AggroSantos.com is the debut studio album by English rapper Aggro Santos. It was released on 31 January 2011.

Critical reception 
Jon O'Brien from Allmusic gave the album three out of five stars and said "Santos will be able to adapt once his ubiquitous sound is considered passé, as an immediate snapshot of the 2011 musical climate, it's still a stylish and energetic debut." Metro Amy Dawson from commented, "Credibility be damned, reach for your glowstick and enjoy some uncomplicated party music."

Singles 
"Candy" (featuring Kimberly Wyatt) was released as the album's lead single. The song has been critically appreciated, with reviewers complimenting its chorus and synthpop beats associated with it.
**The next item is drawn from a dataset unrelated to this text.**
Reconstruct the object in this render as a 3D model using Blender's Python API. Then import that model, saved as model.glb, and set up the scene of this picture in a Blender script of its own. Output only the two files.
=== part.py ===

The song achieved commercial success peaking at number five in the United Kingdom and number fourteen in the Republic of Ireland. 
"Saint or Sinner" was released as the second single from the album. It received minor success than its predecessor charting only in the UK at number nineteen. The song has an old school garage feel associated with Portuguese and Spanish beats. 
"Like U Like" a collaboration with Girls Aloud member Kimberley Walsh, gave Santos his second top ten single in the United Kingdom peaking at number eight and 13 at Ireland.

Track listing

A physical copy of the album allows access to exclusive content which includes videos for "Candy", "Stamina", "Saint or Sinner", "Like U Like" and "Rhythm N Flow" with behind the scenes features.

Chart performance 
The album performed poorly in the UK and Ireland, where the album failed to chart. In the UK it made number 155 and number 24 on the specialist UK R&B Chart.